Review – The Girl Who Kicked The Hornet’s Nest

Fans of any book series are lucky to see their favourite novels turn into films once in a lifetime, imagine it was announced tomorrow that the whole Harry Potter series was going to be remade from the start? Actually that could happen and I’m sure the suits at Warner Brothers are pushing for it right now. Fans of the Millennium series by Swedish author Stieg Larrson are going to be lucky enough to see two different interpretations of the books in a very short time and the good news is that Swedish filmmakers have managed to beat Hollywood to the punch. ‘The Girl Who Kicks the Hornet’s Nest’ follows on directly from ‘The Girl Who Played with Fire’ and sees journalist Mikael Blomkvist (Michael Nyqvist) try to prove Lisbeth Salander’s (Noomi Rapace) innocence and in the process uncovers a dangerous conspiracy. ‘The Girl Who Kicked the Hornet’s Nest’ signals the final chapter in the Swedish made series of the Millennium trilogy and it wraps up the trilogy nicely, but does it at a painstakingly slow pace and lacks the action beats to liven up a film that moves at a snail’s pace.

Having read all of the books in the Millennium series I have a lot of respect for the well crafted mystery Stieg Larrson put together and the final film does the book justice. The story is engaging enough and the writers have done a good job of staying loyal to the books while being smart enough to leave out parts that stall the story. The price the filmmakers pay for being so loyal is that the length of the film blows out to almost two and a half hours, I don’t mind sitting through a long movie but this film can be a real drag at times and there aren’t enough action beats to keep things exciting.

Naoomi Rapace puts the finishing touches on her interpretation of Lisbeth Salander and injects the right amount of intensity and intelligence into the character.
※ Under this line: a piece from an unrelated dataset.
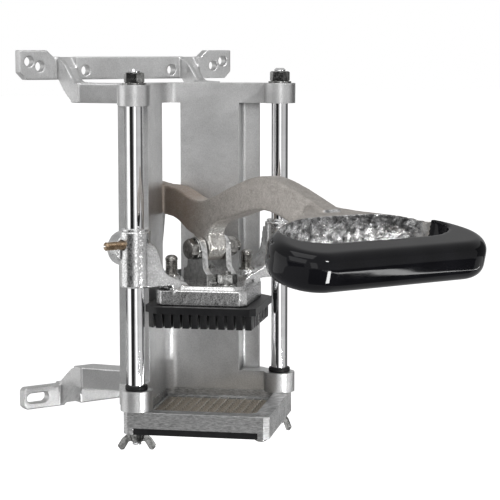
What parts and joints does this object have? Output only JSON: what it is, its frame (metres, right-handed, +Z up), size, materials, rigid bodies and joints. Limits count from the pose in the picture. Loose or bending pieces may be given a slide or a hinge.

The rest of the cast fill their roles nicely with the exception of Michael Nyqvist as Mikael Blomkvist who does nothing but hold the same facial expression for the whole film (and the whole bloody series!).

‘The Girl Who Kicked the Hornet’s Nest’ is a good adaptation of the book and credit must go to the Swedish filmmakers and the producers for letting Stieg Larrsons’s books be turned into films in the country of their origin. Now the Swedish films are complete it’s time to see what director David Fincher can do with his take on ‘The Girl With the Dragon Tattoo’ and hopefully the rest of the series.